Que os
anjos são espíritos celestiais, de cujo ministério e serviço Deus se utiliza para
efetuar tudo que decretou, isso se lê em muitos lugares na Escritura. Donde também
lhes foi atribuído este designativo, visto que, para manifestar-se aos homens, Deus
os emprega como emissários intermediários.
Por uma
razão semelhante, foram tomados também os demais designativos pelos quais são
assinalados. Denominam-se exércitos porque, como elementos de sua
guarda, rodeiam a seu Príncipe, adornam-lhe a majestade e a tornam
ostensiva, e como soldados estão sempre atentos ao sinal de seu comandante, e
desse modo
estão
preparados e prontos para cumprir-lhe as ordens, de sorte que, tão logo ele lhes
acena, à ação se preparam, ou, antes, entram em ação.

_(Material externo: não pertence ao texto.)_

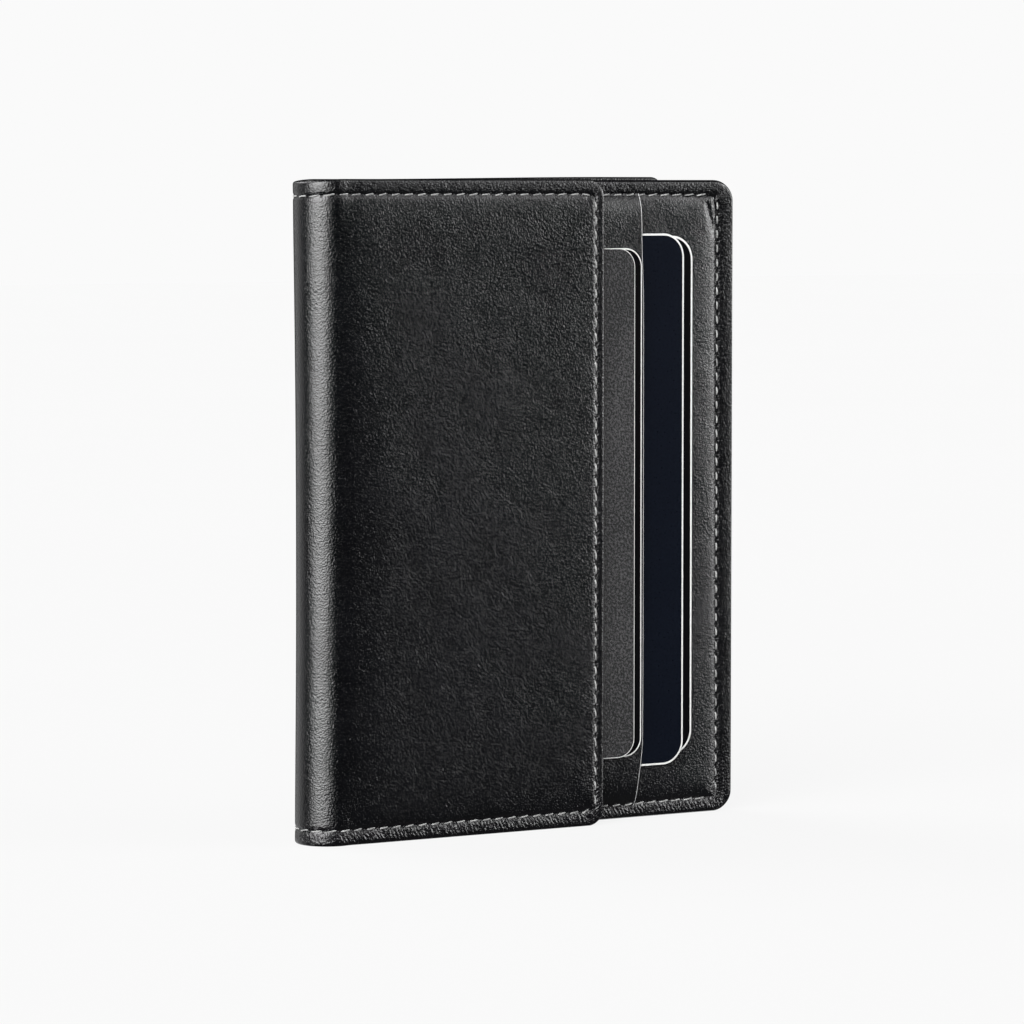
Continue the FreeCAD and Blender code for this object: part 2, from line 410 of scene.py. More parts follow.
def skin_surface(s, z):
    """Outer and inner places of the covers' and spine's skin."""
    ring, across, along, upright, s, z = skin_fields(s, z)
    flat = smooth(np.abs(s), QUARTER - 1.0, QUARTER + 1.6)
    thickness = SPINE_THICKNESS + (COVER_THICKNESS - SPINE_THICKNESS) * flat
    edge = turned_edge(ring, thickness / 2.0, EDGE_ROUND)
    middle = (z - FRONT_HEIGHT / 2.0) / (FRONT_HEIGHT / 2.0)
    waist = (WAIST_OUT * middle ** 2 - WAIST_IN) * (1.0 - smooth(np.abs(s), 2.0, QUARTER + 9.0))
    crown = COVER_CROWN * (1.0 - middle ** 2) * flat
    pull = (0.2 + 0.8 * flat) * (1.0 - 0.85 * upright)
    relief = seam_relief(across, along, pull, upright)
    outer = edge - relief - waist - crown
    recess = LINING_RECESS * smooth(across, TURN_IN - SEAM_INSET, TURN_IN - SEAM_INSET + 0.25) * flat
    inner_relief = -0.5 * GROOVE_DEPTH * np.exp(-((across / GROOVE_WIDTH) ** 2)) - recess
    inner = thickness - edge + inner_relief - waist
    inner = np.maximum(inner, outer)
    grow = 1.0 + (BACK_HEIGHT / FRONT_HEIGHT - 1.0) * smooth(-s, QUARTER + 5.0, QUARTER + 55.0)
    z = z - RIDGE_DIP * (1.0 - smooth(np.abs(s), 1.5, QUARTER)) * smooth(middle, 0.85, 1.0)
    return on_spine(s, outer, z * grow), on_spine(s, inner, z * grow), across, along, ring


outer_points, inner_points, skin_across, skin_along, skin_ring = skin_surface(grid_s, grid_z)
skin_gather = gathering(grid_z, FRONT_HEIGHT)
rows, columns = grid_s.shape
outer_index = np.arange(rows * columns).reshape(rows, columns)
inner_index = np.where(skin_ring <= 1e-9, outer_index, outer_index + rows * columns)
skin_points = np.concatenate([outer_points.reshape(-1, 3), inner_points.reshape(-1, 3)])
skin_faces, skin_columns = shell_faces(outer_index, inner_index)
skin_normals = vertex_normals(skin_points, skin_faces)


def skin_piece(name, low, high):
    """The stretch of skin between two places along it, closed at its cuts, with the whole's normals."""
    first = int(np.argmin(np.abs(skin_s - low)))
    last = int(np.argmin(np.abs(skin_s - high)))
    keep = (skin_columns >= first) & (skin_columns < last)
    faces = skin_faces[keep]
    open_count = len(faces)
    normals = skin_normals[faces]
    caps = []
    for column, toward in ((first, -1), (last, 1)):
        if 0 < column < columns - 1:
            o, i = outer_index[:, column], inner_index[:, column]
            strip = np.stack([o[:-1], o[1:], i[1:], i[:-1]], axis=-1)
            caps.append(strip if toward > 0 else strip[:, ::-1])
    for cap in caps:
        a, b, c, d = (skin_points[cap[:, k]] for k in range(4))
        flat = np.cross(c - a, d - b)
        flat /= np.maximum(np.linalg.norm(flat, axis=1, keepdims=True), 1e-12)
        faces = np.concatenate([faces, cap])
        normals = np.concatenate([normals, np.repeat(flat[:, None, :], 4, axis=1)])
    used, compact = np.unique(faces, return_inverse=True)
    compact = compact.reshape(-1, 4)
    grids = {"across": skin_across.ravel(), "along": skin_along.ravel(), "gather": skin_gather.ravel()}
    layers = {key: np.concatenate([grid, grid])[used] for key, grid in grids.items()}
    piece = add_mesh(name, skin_points[used], compact, layers)
    cut = {tuple(sorted((int(f[k - 1]), int(f[k])))) for f in compact[open_count:] for k in range(4)}
    for crease_edge in piece.data.edges:
        crease_edge.use_edge_sharp = tuple(sorted(crease_edge.vertices)) in cut
    loops = [normals[f, k] for f in range(len(compact)) for k in range(4)
             if compact[f, k] != compact[f, k - 1]]
    piece.data.normals_split_custom_set([tuple(n) for n in loops])
    piece.data.materials.append(cover_leather)
    return piece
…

Como, para proclamar lhe
a magnificência, os demais profetas pintam essa representação do trono de
Deus, porém Daniel o faz sobremaneira [7.10], onde menciona que se
puseram de pé mil
milhares e
dez vezes mil miríades de anjos, quando Deus subiu a seu tribunal.
Uma vez que
também, por meio deles, o Senhor expressa e manifesta maravilhosamente a força
e a punjança de sua mão, daí os anjos serem chamados poderes. Porque,
acima de tudo, através deles Deus exerce e administra sua soberania no universo,
por isso ora são chamados principados, ora potestades,
ora domínios [1Co 15.24; Ef 1.21; Cl 1.16].
Finalmente,
porque neles, de certo modo, reside a glória de Deus, por esta razão são também
chamados tronos, visto que, em referência a esta última designação,
prefiro nada afirmar, já que interpretação diferente se adequa bem, ou
igualmente, ou ainda melhor. De fato, omitido este designativo, o Espírito
Santo se serve não poucas vezes daqueles precedentes para exalçar a dignidade
do ministério angélico.
Pois, nem é
razoável que sem honra se releguem estes instrumentos, mercê dos quais Deus
exibe, de modo especial, a presença de sua soberana majestade. Além disso,
também à vista disso, não uma vez só, os anjos são chamados deuses,
visto que, em seu ministério, como em um espelho, em certa medida a Deidade nos
é representada. Ora, ainda que a mim não me desagrade o fato de que
os escrito res antigos interpretam que, onde a Escritura
registra que o Anjo de Deus apareceu a Abraão [Gn 18.1] a Jacó [Gn 32.1, 28], a
Moisés e outros [Js 5.14; Jz 6.12; 13.9,
22], esse
Anjo era Cristo; contudo, mais freqüentemente, onde se faz menção de todos os
anjos, este designativo, deuses, lhes é conferido. Tampouco deve
isso parecer-nos coisa surpreendente, porque, se a príncipes e prepostos se
outorga esta honra [Sl 82.6], porquanto, em sua função, fazem as vezes de Deus,
que é o Supremo Rei e Juiz, muito maior razão a que seja conferida aos anjos,
em quem a efulgência da glória divina esplende muito mais copiosamente.